## Task to complete
Write the material out again in full, exactly.
──────── Data ────────
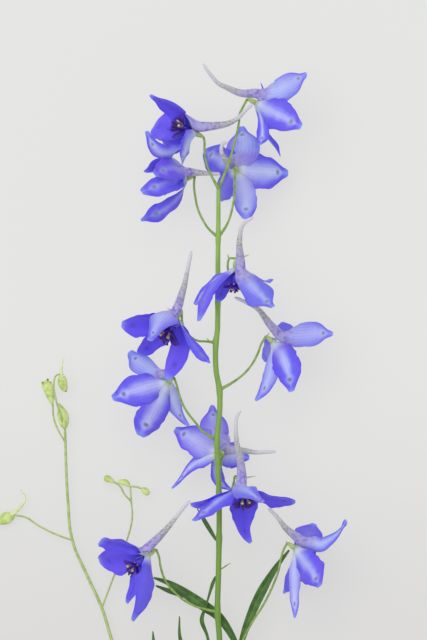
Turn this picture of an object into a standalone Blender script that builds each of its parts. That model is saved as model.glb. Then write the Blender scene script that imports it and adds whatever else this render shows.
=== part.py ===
# Delphinium flower spike, cut and laid on a surface.
#
# Sizes below are millimetres unless they say otherwise, and MM turns them into Blender's metres.
# The layout plane is the surface that the spike lies on: X runs across the spike, Y runs from the
# cut butt to the youngest flower, and Z is the height above the surface.

import bpy
import bmesh
from math import cos, radians, sin
from mathutils import Vector

MM = 0.001

# Driving dimensions
BLADE_THICKNESS = 0.7
HUB_RADIUS = 2.2
NODE_GAP = 0.3
STEM_BUTT_RADIUS = 1.4
STEM_TOP_RADIUS = 0.8
PEDICEL_ROOT_RADIUS = 0.7
PEDICEL_RADIUS = 0.45
NECK_RADIUS = 0.55
RECEPTACLE_RADIUS = 1.15
SEAT_RADIUS = 0.9
RECEPTACLE_LENGTH = 3.4
RECEPTACLE_BELLY = 1.4
SPUR_RADII = (1.6, 1.8, 1.6, 1.3, 1.0, 0.75, 0.6)
SPUR_RISE = 3.8
SHOOT_RADIUS = 0.75
SHOOT_TIP_RADIUS = 0.5
SHOOT_BRANCH_RADIUS = 0.4
BUD_SPUR_RADII = (0.8, 0.65, 0.5, 0.35)
BRACT_RADII = (0.45, 0.5, 0.3)
PETIOLE_RADII = (0.8, 0.7, 0.9)

# The point of the layout in the middle of the whole spike's footprint is the model's origin
LAYOUT_CENTRE = Vector((-19.0, 53.0, 0.0))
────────
## Solution to the exercise
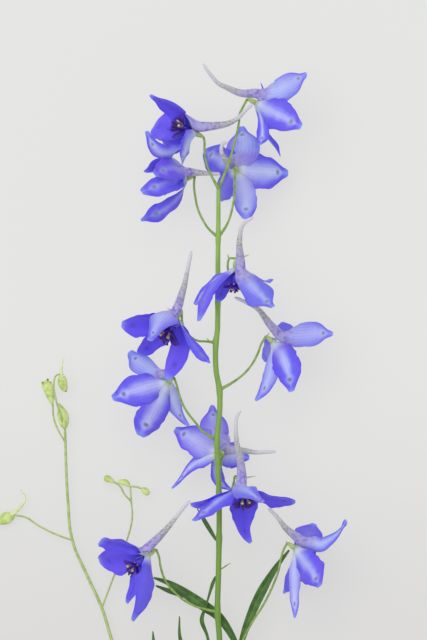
Turn this picture of an object into a standalone Blender script that builds each of its parts. That model is saved as model.glb. Then write the Blender scene script that imports it and adds whatever else this render shows.
=== part.py ===
# Delphinium flower spike, cut and laid on a surface.
#
# Sizes below are millimetres unless they say otherwise, and MM turns them into Blender's metres.
# The layout plane is the surface that the spike lies on: X runs across the spike, Y runs from the
# cut butt to the youngest flower, and Z is the height above the surface.

import bpy
import bmesh
from math import cos, radians, sin
from mathutils import Vector

MM = 0.001

# Driving dimensions
BLADE_THICKNESS = 0.7
HUB_RADIUS = 2.2
NODE_GAP = 0.3
STEM_BUTT_RADIUS = 1.4
STEM_TOP_RADIUS = 0.8
PEDICEL_ROOT_RADIUS = 0.7
PEDICEL_RADIUS = 0.45
NECK_RADIUS = 0.55
RECEPTACLE_RADIUS = 1.15
SEAT_RADIUS = 0.9
RECEPTACLE_LENGTH = 3.4
RECEPTACLE_BELLY = 1.4
SPUR_RADII = (1.6, 1.8, 1.6, 1.3, 1.0, 0.75, 0.6)
SPUR_RISE = 3.8
SHOOT_RADIUS = 0.75
SHOOT_TIP_RADIUS = 0.5
SHOOT_BRANCH_RADIUS = 0.4
BUD_SPUR_RADII = (0.8, 0.65, 0.5, 0.35)
BRACT_RADII = (0.45, 0.5, 0.3)
PETIOLE_RADII = (0.8, 0.7, 0.9)

# The point of the layout in the middle of the whole spike's footprint is the model's origin
LAYOUT_CENTRE = Vector((-19.0, 53.0, 0.0))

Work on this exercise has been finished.